Сорок с лишним лет назад молодым журналистом я вступил в неистовый скандальный спор с влиятельным редактором чрезвычайно популярного еженедельника, в котором начинал свою карьеру. В те дни Москва хоронила трёх космонавтов, погибших буквально в момент возвращения на Землю. После десятилетия космических триумфов эта гибель, напомнив о том, чем, как за победу, приходится платить за прогресс и престиж, буквально ударила в сердца простых людей. Нам с фотографом Виктором Ахломовым поручили сделать репортаж из траурной очереди, тянувшейся вдоль московских бульваров. Тонко чувствующий настроение толпы, мой соавтор мастерски запечатлел народное горе: неподдельную скорбь московских работяг, растерянность молодёжи, слёзы старух, со времён войны не оплакивавших героев.
С ощущением некоторой профессиональной гордости мы разложили горькие снимки на широком редакторском столе. Не похвалы ожидали мы, а профессионального мужского одобрения.
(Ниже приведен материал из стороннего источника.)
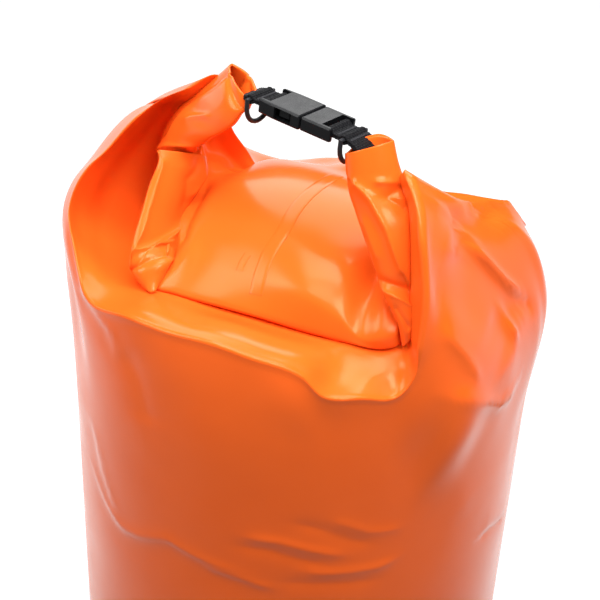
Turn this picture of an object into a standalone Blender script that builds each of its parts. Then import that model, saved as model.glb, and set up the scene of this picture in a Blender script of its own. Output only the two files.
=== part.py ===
"""Roll-top dry bag, closed: a round welded bag whose mouth is rolled down,
with the two ends of the roll turned up as horns and clipped together by a
side-release buckle on webbing, which makes the carrying handle.

Frame: origin at the middle of the base, +Z up, X along the roll, -Y the side
towards which the mouth is rolled. Metres."""
import bpy
import bmesh
import numpy as np
from math import pi, sin, cos, radians
from mathutils import Vector, Matrix

# ------------------------------------------------------------ dimensions
GAP = 0.0004            # clearance between pieces that touch
R_BAG = 0.155           # outer radius of the filled bag
T_FABRIC = 0.0012       # wall of the coated-fabric shell
Z_CREASE = 0.510        # height of the shoulder crease at the front
Z_SIDE = 0.497          # height of the shoulder crease at the two sides
Z_BACK = 0.486          # height of the shoulder crease at the back
Z_MOUTH = 0.4925        # height of the neck under the roll
NECK_RX = 0.122         # half width of the neck
NECK_RY = 0.058         # half depth of the neck
NECK_Y = -0.012         # centre of the neck
SIDES = 44

BASE_T = 0.0010         # thickness of the base disc
BASE_FLANGE = 0.016     # height of its upturned welded flange

FOLD_TOP = 0.546        # highest point of the puffed-up fold behind the roll
ROLL_W = 0.046          # depth of the rolled mouth
ROLL_H = 0.036          # height of the rolled mouth
ROLL_WALL = 0.0030      # three double turns of fabric
STRIP_W = 0.022         # mouth stiffener
STRIP_T = 0.0012

WEB_W = 0.020           # webbing width
WEB_T = 0.0026          # two layers of webbing
BUCKLE_C = Vector((0.0148, -0.0440, 0.6105))    # centre of the closed buckle
BUCKLE_YAW = radians(-11.5)                     # its axis, turned about Z
BUCKLE_TILT = radians(-8.0)                     # its face, turned about its axis
HOUSING_L = 0.031
HOUSING_W = 0.0268
HOUSING_T = 0.0092
BAR_X = 0.0232          # webbing bars, from the buckle's centre
BAR_R = 0.0017
RELEASE = 0.030         # travel that parts the two halves
ARM_ROOT = 0.0062       # where the latch arms flex
RING_WIRE = 0.0015      # wire radius of the D-rings
RING_W = 0.0245         # between the wire centres
RING_DROP = 0.0165      # from the bar to the bottom of the bow
RING_X = 0.0345         # D-ring bars, from the buckle's centre

for o in list(bpy.data.objects):
    bpy.data.objects.remove(o, do_unlink=True)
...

И получили дикий, истеричный разнос. «Что за гадость вы мне подсовываете!» – заходился в крике влиятельный редактор, с брезгливым пренебрежением сбрасывая со стола изображения горюющего народа.
Теперь я понимаю, что застарелый страх переплетался в редакторском гневе с официальными сусловскими установками: печаль должна быть монументальна, державна, исполнена величия и жизнеутверждения.
Тогда мне было ясно одно: редактор стыдится того будничного, простецкого, непафосного народа, стесняется бедной его одежды, терпеть не может его искренних беспартийных слёз. Всё это, к сожалению, тоже срываясь на скандальный крик и не думая о последствиях, я в лицо высказал влиятельному редактору. Чем до сих пор, на финише своей карьеры, горжусь едва ли не больше, чем некоторыми её публичными достижениями. Кстати, вполне допускаю, что именно потому она и не задалась ни в застойные, ни в перестроечные времена. По причине всё того же некрикливого, сокровенного патриотизма.